The greatest thing about Şahin’s 10-song debut is the musical range. She manages to harmonize her two main styles: the painfully sincere, acoustic songs of heartbreak and the funky, trippy songs of heartbreak and, now, even joyful sex. She worked with a wide variety of producers and collaborators that includes pop wunderkind Mabel Matiz and heart-on-the-sleeve songwriters Can Güngör, Ahmet Ali Arslan, and Cihan Mürtezaoğlu. The result is an astonishingly rich palate of Turkish traditional instruments, DJ arrangements, and a retro rock ‘n’ roll Turkish sound Şahin calls “modern gazino.” 

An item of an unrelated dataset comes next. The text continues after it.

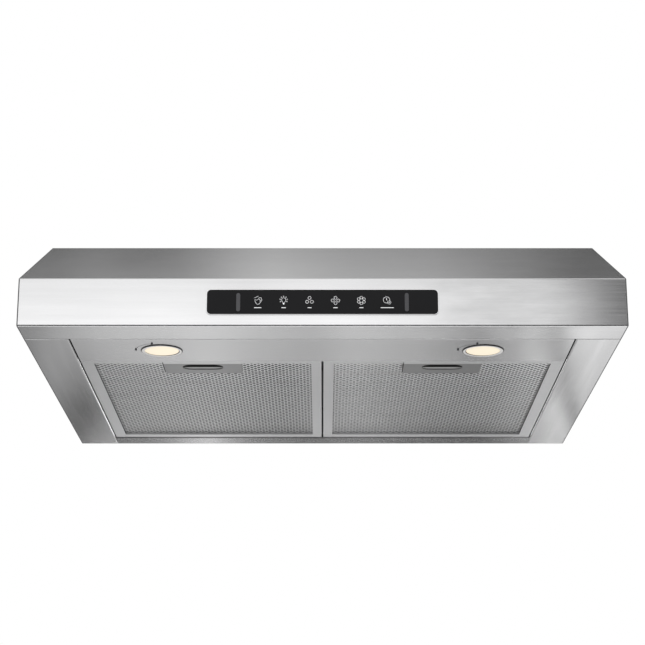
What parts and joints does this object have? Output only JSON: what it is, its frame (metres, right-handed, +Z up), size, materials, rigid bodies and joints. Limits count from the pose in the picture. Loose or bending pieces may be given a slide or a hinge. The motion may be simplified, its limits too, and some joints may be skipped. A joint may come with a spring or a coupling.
{
  "type": "under cabinet range hood",
  "caption": "Slim stainless under-cabinet range hood with sloping front, touch strip, twin lamps, swing-down grease filters and a top duct collar with a damper.",
  "frame": {"origin": "centre of the four cabinet screw holes, on the flat top face", "axes": "+X to the right seen from the front, +Y towards the wall, +Z up"},
  "size_m": [0.6, 0.504, 0.1906],
  "materials": {
    "stainless": "fine horizontal brushing, clear satin",
    "galvanised": "zinc coated, faint spangle",
    "aluminium": "satin anodised",
    "filter_mesh": "expanded metal, lightly etched",
    "black_glass": "polished, printed black behind",
    "sensor_window": "smoked, satin",
    "circuit_board": "solder mask",
    "black_plastic": "fine moulded grain",
    "white_plastic": "fine moulded grain",
    "laminations": "stacked steel sheet",
    "copper": "enamelled wire",
    "bearing_steel": "ground",
    "zinc_plate": "bright zinc",
    "rubber": "matt",
    "cable_jacket": "smooth jacket",
    "bezel": "satin nickel",
    "lamp_lens": "frosted, lit warm white"
  },
  "bodies": {
    "hood": {"top_panel": "stainless", "front_wrap": "stainless", "side_panel_left": "stainless", "side_panel_right": "stainless", "back_panel": "stainless", "underside_frame": "stainless", "light_panel": "stainless", "rear_rail": "stainless", "front_baffle": "galvanised", "duct_collar": "galvanised", "damper_pins": "galvanised", "control_glass": "black_glass", "gesture_windows": "sensor_window", "control_board": "circuit_board", "control_carrier": "black_plastic", "blower_shell": "galvanised", "blower_floor": "galvanised", "inlet_grille": "black_plastic", "discharge_box": "galvanised", "motor_plate": "aluminium", "stator_core": "laminations", "stator_windings": "copper", "motor_bearings": "bearing_steel", "blower_spacers": "zinc_plate", "rubber_bushes": "rubber", "blower_screws": "zinc_plate", "motor_screws": "zinc_plate", "casing_screws": "zinc_plate", "wiring_box": "galvanised", "wiring_cover": "galvanised", "terminal_block": "white_plastic", "power_board": "circuit_board", "led_driver": "white_plastic", "run_capacitor": "white_plastic", "cable_grommet": "rubber", "wiring_harness": "cable_jacket", "led_modules": "aluminium", "lamp_brackets": "galvanised"},
    "rotor": {"rotor_can": "aluminium", "motor_shaft": "bearing_steel", "impeller": "black_plastic"},
    "damper_front": {"damper_flap_front": "galvanised"},
    "damper_rear": {"damper_flap_rear": "galvanised"},
    "lamp_left": {"lamp_bezel_left": "bezel", "lamp_lens_left": "lamp_lens"},
    "filter_left": {"filter_frame_left": "aluminium", "filter_mesh_left": "filter_mesh", "filter_core_left": "filter_mesh", "latch_housing_left": "aluminium", "latch_spring_left": "bearing_steel"},
    "latch_left": {"latch_slider_left": "aluminium"},
    "lamp_right": {"lamp_bezel_right": "bezel", "lamp_lens_right": "lamp_lens"},
    "filter_right": {"filter_frame_right": "aluminium", "filter_mesh_right": "filter_mesh", "filter_core_right": "filter_mesh", "latch_housing_right": "aluminium", "latch_spring_right": "bearing_steel"},
    "latch_right": {"latch_slider_right": "aluminium"}
  },
  "joints": [
    {"name": "impeller_spin", "type": "hinge", "parent": "hood", "child": "rotor", "pos_m": [-0.07, -0.115, -0.075], "axis": [0, 0, 1], "continuous": true},
    {"name": "damper_front_swing", "type": "hinge", "parent": "hood", "child": "damper_front", "pos_m": [0, 0.0488, 0.0172], "axis": [-1, 0, 0], "range_deg": [0, 80]},
    {"name": "damper_rear_swing", "type": "hinge", "parent": "hood", "child": "damper_rear", "pos_m": [0, 0.0552, 0.0172], "axis": [1, 0, 0], "range_deg": [0, 80]},
    {"name": "filter_left_swing", "type": "hinge", "parent": "hood", "child": "filter_left", "pos_m": [-0.1267, 0.1198, -0.15], "axis": [1, 0, 0], "range_deg": [0, 80]},
    {"name": "filter_right_swing", "type": "hinge", "parent": "hood", "child": "filter_right", "pos_m": [0.1267, 0.1198, -0.15], "axis": [1, 0, 0], "range_deg": [0, 80]},
    {"name": "latch_left_slide", "type": "slide", "parent": "filter_left", "child": "latch_left", "axis": [0, 1, 0], "range_m": [0, 0.0055], "stiffness_N_per_m": 400, "springref_m": -0.004, "deforming": ["latch_spring_left"]},
    {"name": "latch_right_slide", "type": "slide", "parent": "filter_right", "child": "latch_right", "axis": [0, 1, 0], "range_m": [0, 0.0055], "stiffness_N_per_m": 400, "springref_m": -0.004, "deforming": ["latch_spring_right"]},
    {"name": "lamp_left_twist", "type": "hinge", "parent": "hood", "child": "lamp_left", "pos_m": [-0.1647, -0.2667, -0.15], "axis": [0, 0, -1], "range_deg": [0, 70]},
    {"name": "lamp_right_twist", "type": "hinge", "parent": "hood", "child": "lamp_right", "pos_m": [0.1647, -0.2667, -0.15], "axis": [0, 0, -1], "range_deg": [0, 70]}
  ]
}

The album’s first single, “Uykumun Boynunu Bükme,” sounds like something out of a 1970s Yeşilçam musical complete with a punchy organ and quickly rhymed lyrics full of unrepentant melancholy: “The full moon hits my face / Where are those two arms? / May they wrap me tight and love me.” She continues with the age-old theme of love as both sickness and cure, familiar as much from the folk repertoire and as arabesk or pop: “I wanted for it to subside / The deep ache in my heart / I know where the medicine lies.” 
Yet the album also shows the artist coming into maturity. As we expect from Şahin, there are devastating ballads like “Nasır,” in which the singer uses her magisterial voice to declare: “I cannot stay any longer, it is too narrow sir / The storms tower over me and pierce the sky / Take my ‘ah!’ and hold it to your bosom, let it be yours / I have hope and I won’t let that wilt, love.” Yet in the arabesk-electronica synthesized final track “BEDELİNİ ÖDEDİM,” we find a diva who will no longer let love destroy her. Bringing back the concept of “merhem” (salve, oinment, cure) that gives the album its name and ties it together thematically, she declares: “I could not find the medicine in you / It seems the salve is in my hand.” 
The cure for love, Şahin’s album suggests, is music itself. It is with songs—whether creating them or listening to them—that we find the power to heal ourselves and gather the strength necessary to fall and fail once again, or else to give in to the force that pulls us back to try one more time.